Data section:
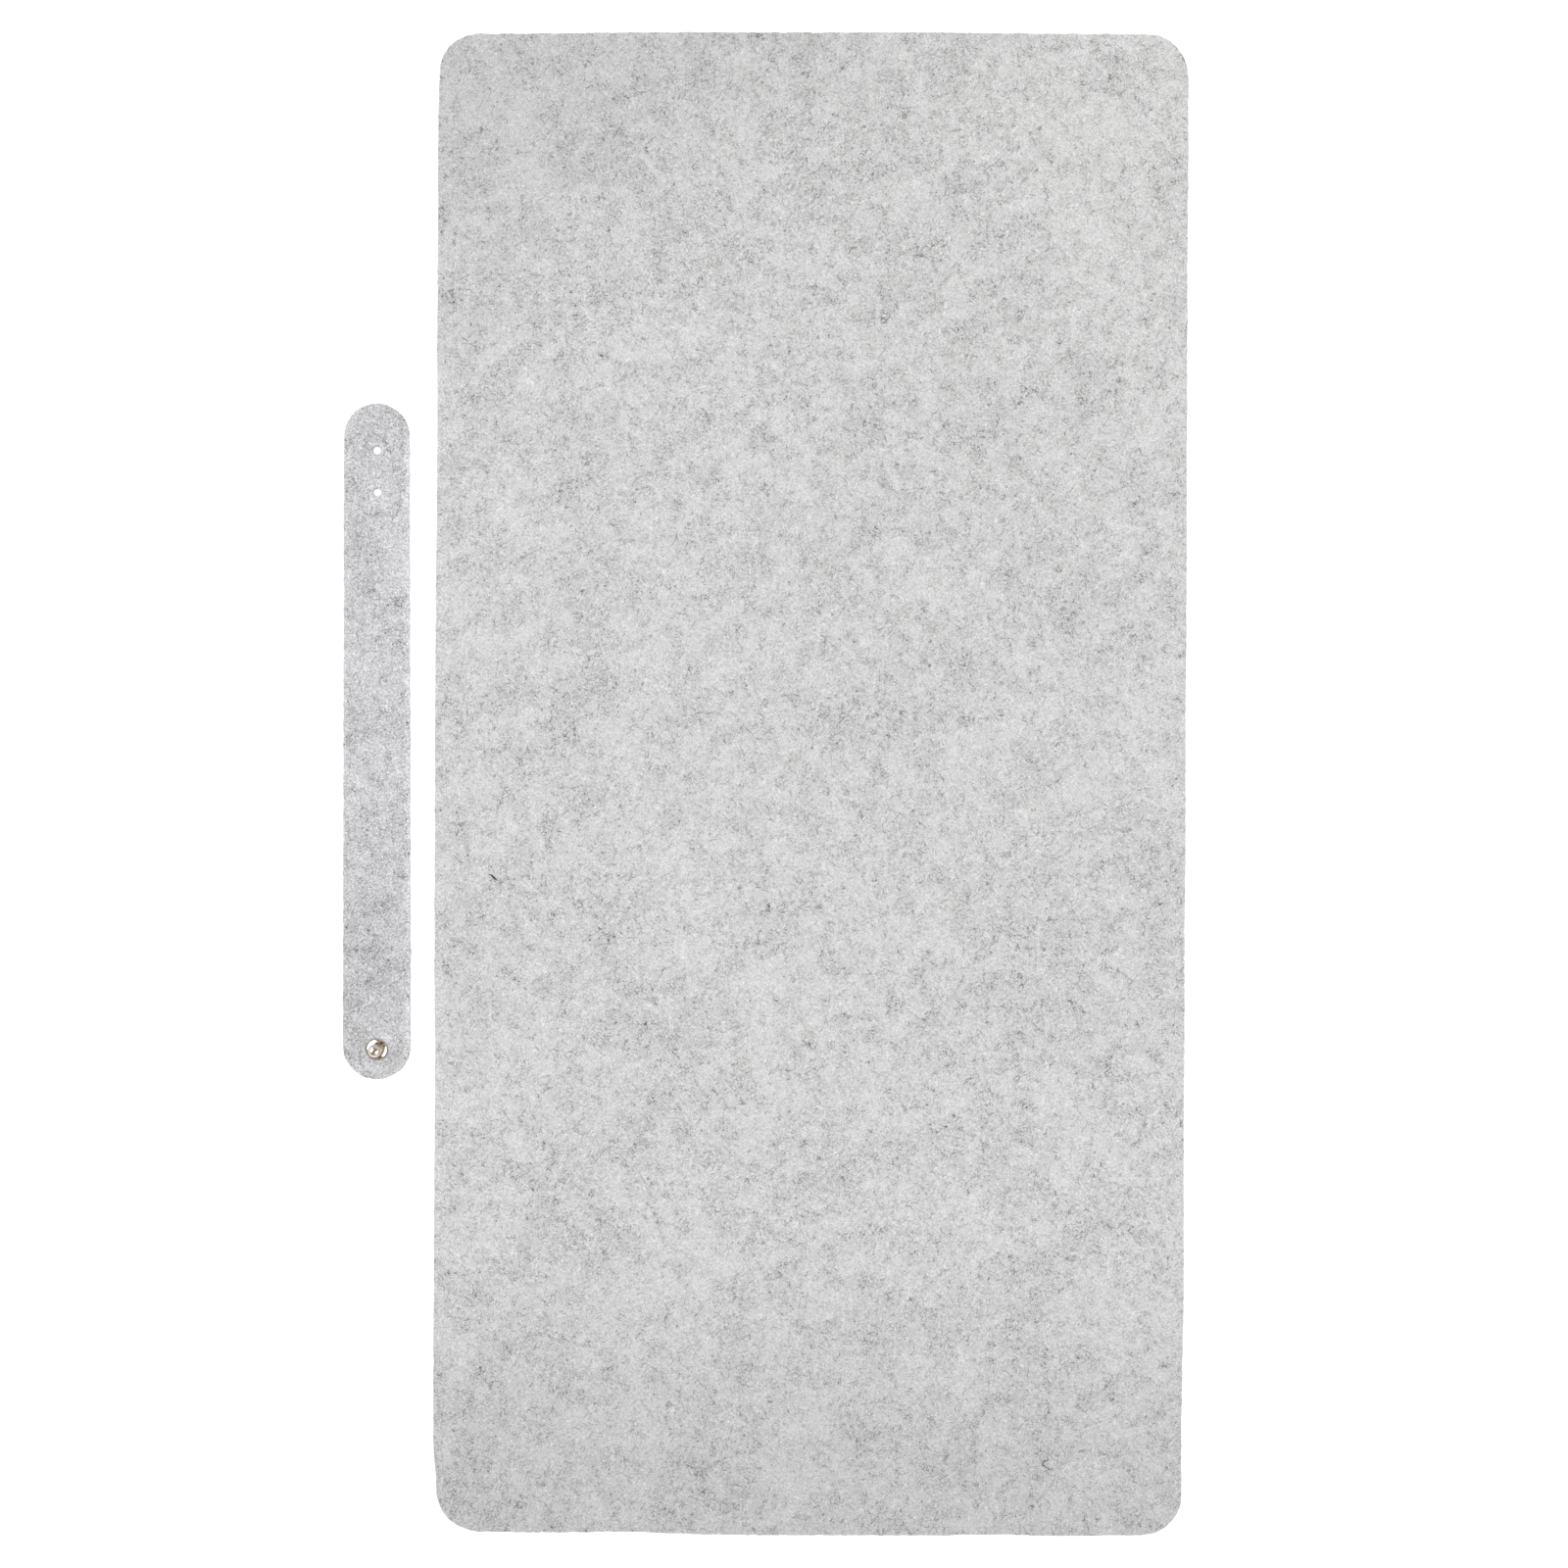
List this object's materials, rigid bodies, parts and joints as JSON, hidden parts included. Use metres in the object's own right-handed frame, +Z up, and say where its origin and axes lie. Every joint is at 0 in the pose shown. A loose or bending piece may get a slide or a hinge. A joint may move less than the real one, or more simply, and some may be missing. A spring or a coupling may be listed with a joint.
{
  "type": "desk mat",
  "caption": "Long rectangular felt desk mat with rounded corners, and a loose felt closing strap with punched button holes and a ball-headed metal stud.",
  "frame": {"origin": "centre of the mat's underside", "axes": "+Y along the mat's length, +X across it away from the strap, +Z up, out of the mat's working face"},
  "size_m": [0.4488, 0.8, 0.0139],
  "materials": {
    "mat_felt": "pale heather-grey pressed felt, matt, with fine darker fibres",
    "strap_felt": "heather-grey pressed felt, matt, a little pebblier than the mat",
    "stud_nickel": "polished nickel plate",
    "screw_nickel": "nickel plate, turned face, a little duller than the stud"
  },
  "bodies": {
    "mat": {"mat_sheet": "mat_felt"},
    "strap": {"strap_band": "strap_felt"},
    "screw": {"stud_screw": "screw_nickel"},
    "stud": {"ball_stud": "stud_nickel"}
  },
  "joints": [
    {"name": "strap_lift", "type": "slide", "parent": "mat", "child": "strap", "axis": [0, 0, 1], "range_m": [0, 0.15]},
    {"name": "screw_turn", "type": "hinge", "parent": "strap", "child": "screw", "pos_m": [-0.23105, -0.1421, 0], "axis": [0, 0, -1], "range_deg": [0, 2880]},
    {"name": "stud_rise", "type": "slide", "parent": "strap", "child": "stud", "axis": [0, 0, 1], "range_m": [0, 0.004]}
  ],
  "couplings": [
    {"joint": "screw_turn", "follows": "stud_rise", "rad_per_m": 12566}
  ]
}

The task:
Reproduce the data in full, exactly as presented.

Response to this exercise:
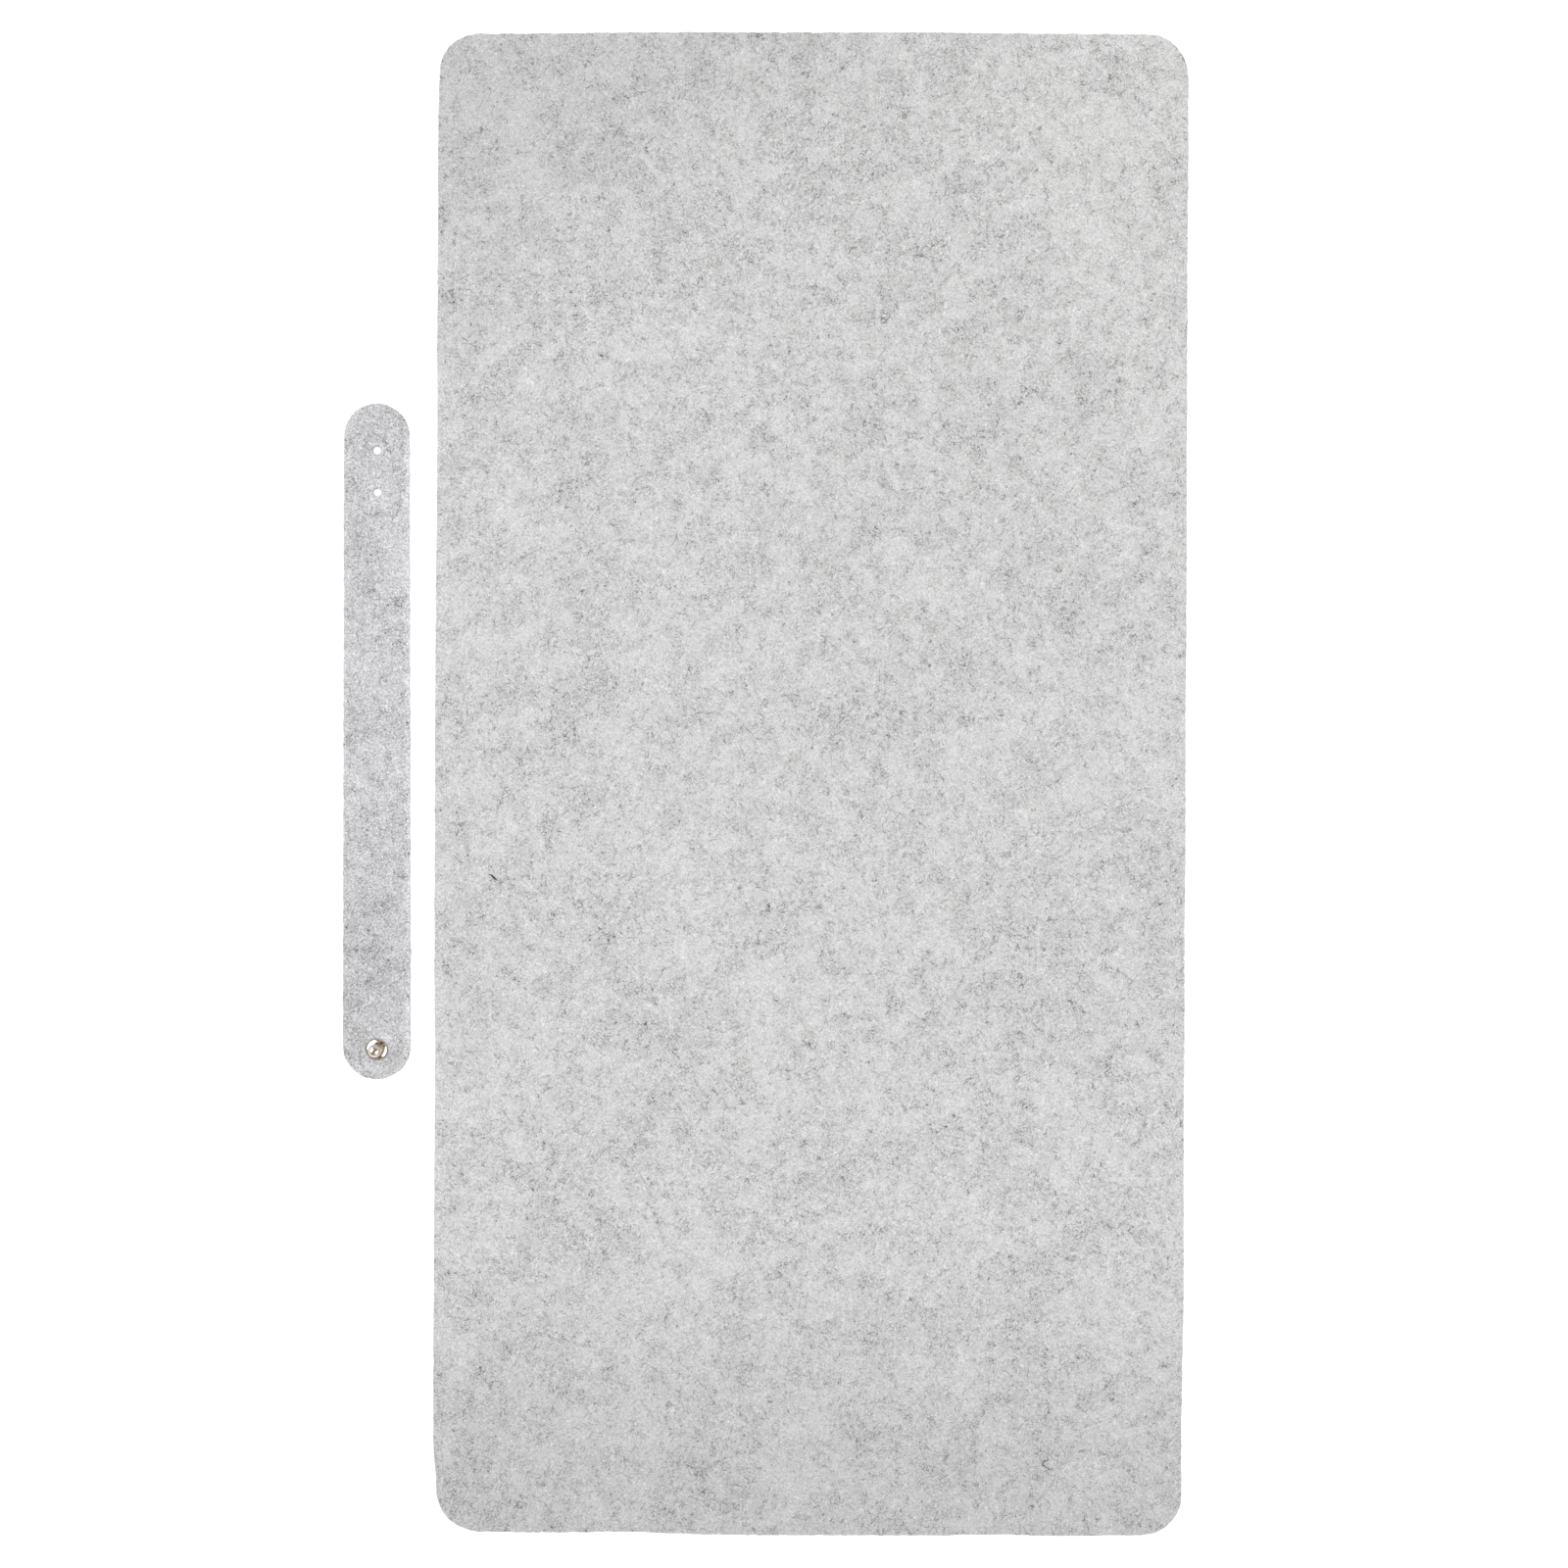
List this object's materials, rigid bodies, parts and joints as JSON, hidden parts included. Use metres in the object's own right-handed frame, +Z up, and say where its origin and axes lie. Every joint is at 0 in the pose shown. A loose or bending piece may get a slide or a hinge. A joint may move less than the real one, or more simply, and some may be missing. A spring or a coupling may be listed with a joint.
{
  "type": "desk mat",
  "caption": "Long rectangular felt desk mat with rounded corners, and a loose felt closing strap with punched button holes and a ball-headed metal stud.",
  "frame": {"origin": "centre of the mat's underside", "axes": "+Y along the mat's length, +X across it away from the strap, +Z up, out of the mat's working face"},
  "size_m": [0.4488, 0.8, 0.0139],
  "materials": {
    "mat_felt": "pale heather-grey pressed felt, matt, with fine darker fibres",
    "strap_felt": "heather-grey pressed felt, matt, a little pebblier than the mat",
    "stud_nickel": "polished nickel plate",
    "screw_nickel": "nickel plate, turned face, a little duller than the stud"
  },
  "bodies": {
    "mat": {"mat_sheet": "mat_felt"},
    "strap": {"strap_band": "strap_felt"},
    "screw": {"stud_screw": "screw_nickel"},
    "stud": {"ball_stud": "stud_nickel"}
  },
  "joints": [
    {"name": "strap_lift", "type": "slide", "parent": "mat", "child": "strap", "axis": [0, 0, 1], "range_m": [0, 0.15]},
    {"name": "screw_turn", "type": "hinge", "parent": "strap", "child": "screw", "pos_m": [-0.23105, -0.1421, 0], "axis": [0, 0, -1], "range_deg": [0, 2880]},
    {"name": "stud_rise", "type": "slide", "parent": "strap", "child": "stud", "axis": [0, 0, 1], "range_m": [0, 0.004]}
  ],
  "couplings": [
    {"joint": "screw_turn", "follows": "stud_rise", "rad_per_m": 12566}
  ]
}